Oh, thank GOBAMA you posted something new!

I think we can make in roads with our gay agenda via McDonalds. Hah.

Minnie-sota said...

Hehe, I love that there's finally a tag called, "President Obama."

Mojopo said...

Minnie, I had a ball typing "President Obama". It's almost better than kittens and freshly baked bread. Almost.

Anonymous said...

Good morning!

Minnie, depending on wich conventions you accept (or learned) there are 7 or 6 continents. So it is with western and eastern countries, it's a convention.

LV

Anonymous said...

Mojo, 10 points in 100 days? I think you're underestimating our man.

LV

Mojopo said...

LV - lol.
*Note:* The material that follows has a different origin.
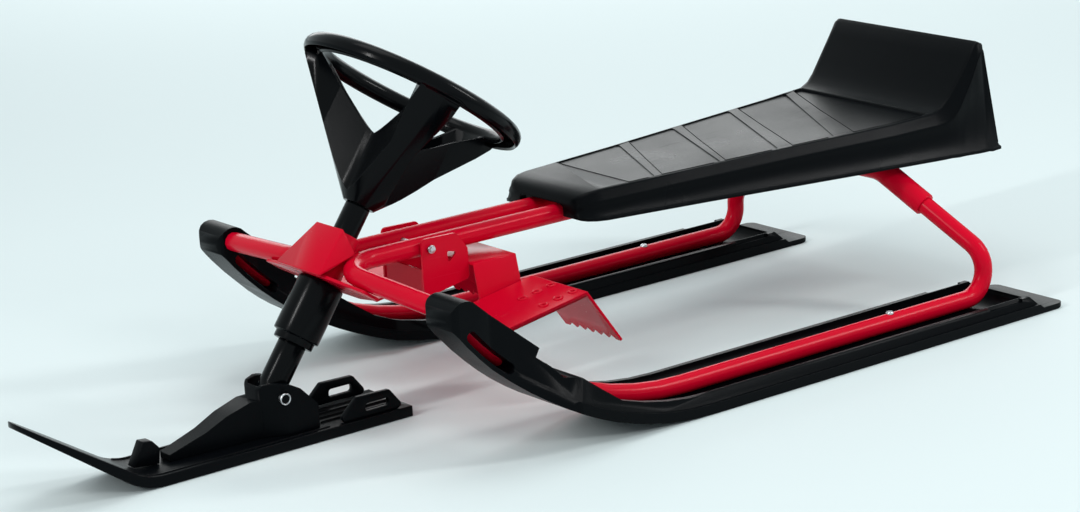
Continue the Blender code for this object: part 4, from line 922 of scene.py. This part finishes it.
def tread_lines():
    """A thin dark line of painted shade along the front and both sides of each tread of the seat, where
    the sunk tread's edge falls in shade.
    """
    paths = []
    for corners in TREAD_CORNERS:
        right_front, left_front, left_rear, right_rear = (Vector(corner) for corner in corners)
        middle = (right_front + left_front + left_rear + right_rear) / 4
        points = []
        for first, last in ((right_rear, right_front), (right_front, left_front), (left_front, left_rear)):
            count = max(2, round((last - first).length / TREAD_LINE_STEP))
            for step in range(count):
                place = first.lerp(last, step / count)
                place += (place - middle).normalized() * TREAD_LINE_OUT
                points.append(top_point("seat_shell", place.x, place.y))
        paths.append((points, False))
    bead_and_shade_lines("tread_lines", paths, body_of("seat_shell"), TREAD_LINE_RADIUS, SHADE_LINE_BLACK)


def board_beads():
    """A raised bead along each edge of the front ski's board."""
    low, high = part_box("front_ski_board")
    front, rear = BOARD_BEAD_X
    count = round((rear - front) / BOARD_BEAD_STEP)
    places = [front + (rear - front) * step / count for step in range(count + 1)]
    edges = (low.y + BOARD_BEAD_INSET, high.y - BOARD_BEAD_INSET)
    paths = [([top_point("front_ski_board", x, y) for x in places], False) for y in edges]
    bead_and_shade_lines("board_beads", paths, body_of("front_ski_board"), BOARD_BEAD_RADIUS, BLACK_PLASTIC)


def circle(middle, first, second, radius, steps):
    """Points of a circle about middle, in the plane of two unit directions."""
    points = []
    for step in range(steps):
        angle = 2 * math.pi * step / steps
        points.append(middle + first * (radius * math.cos(angle)) + second * (radius * math.sin(angle)))
    return points


def welds():
    """Beads round the head tube, where the rails meet the cross-member, and along the rail tie."""
    along, across = Vector((1.0, 0.0, 0.0)), Vector((0.0, 1.0, 0.0))
    middle = STEER_POINT + STEER_AXIS * (HEAD_PLATE_ALONG + HEAD_WELD_LIFT)
    points = circle(middle, STEER_DOWN, across, HEAD_TUBE_RADIUS, HEAD_WELD_STEPS)
    weld("head_weld", [(points, True)], body_of("head_tube"))

    x, z = CROSS_PLACE
    paths = []
    for y in (-RAIL_Y, RAIL_Y):
        middle = Vector((x, y, z + CROSS_RADIUS))
        paths.append((circle(middle, along, across, CROSS_WELD_REACH, CROSS_WELD_STEPS), True))
    weld("cross_member_welds", paths, body_of("seat_crossmember"))

    low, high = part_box("rail_tie")
    ends = (low.x + TIE_WELD_INSET, high.x - TIE_WELD_INSET)
    paths = [([(x, y, high.z - BEAD_RADIUS / 2) for x in ends], False) for y in (low.y, high.y)]
    weld("rail_tie_welds", paths, body_of("rail_tie"), TIE_BEAD_RADIUS)


camera()
lamps()
backdrop()
floor()
dress_nodes()
ski_screws()
bolts()
hole_collars()
tread_lines()
board_beads()
welds()

bpy.context.scene.view_settings.view_transform = "Standard"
I think he's going to add four new continents, and change the anthem to The United States Of Whatever:
http://www.youtube.com/watch?v=Xz7_3n7xyDg

Mojopo said...

Actually, this video is MUCH funner.

http://www.youtube.com/watch?v=SLbFDMplZDs

Anonymous said...

LOL

LV

Anonymous said...

if Obama is going to add more continents, he musst consider to have Palin in his staff. =)

LV

Mojopo said...

LV, she only counts countries. Using her fingers and toes. That might not work out so good.

Minnie-sota said...

LV, I certainly do know about the convention of deciding what is a continent, i.e. some prefer "Eurasia" as all one land mass, rather than separating Europe and Asia. However, the Catholic Nuns in grade school made me list them separately, so blame them for my list of seven. Hah!